Each level provided different methods for faking monsters out, whether to avoid or catch them. They generally sensed where you were and would bend their path towards you, so standing in zigzaggy areas until they moved paid off. During pill time, the guppy grew fangs and made chomping noises, but since everyone moved at the same speed, encirclement was important. When chased, you'd get nipped rounding corners without moving ahead. The ghosts' unpredictability forced low-level gambling. Even the green ghost--out of their private pen at the start--could face either way. And gobbled ghosts' jagged bottoms could take a while returning to the pen.
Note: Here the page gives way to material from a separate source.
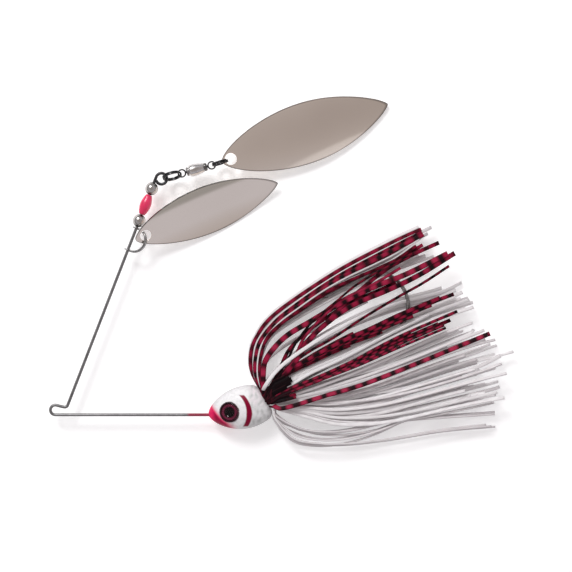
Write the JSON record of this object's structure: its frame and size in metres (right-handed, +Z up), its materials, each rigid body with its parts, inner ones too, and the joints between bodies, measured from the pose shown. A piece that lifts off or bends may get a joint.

I remember my annoyance when Snack Attack looped--with no cut-scenes despite the bright levels! What really prevented me overplaying it, though, was the speed. You could adjust it, but with no middle ground between impatient and forced mistakes. I got so mad I designed a few levels of my own, though I came back to playing once a year when I forgot my strategies in detail. Of course, one loop's all that's needed, but I think good-idea games like this still have their place--if polished, they'd make fantastic mini-games.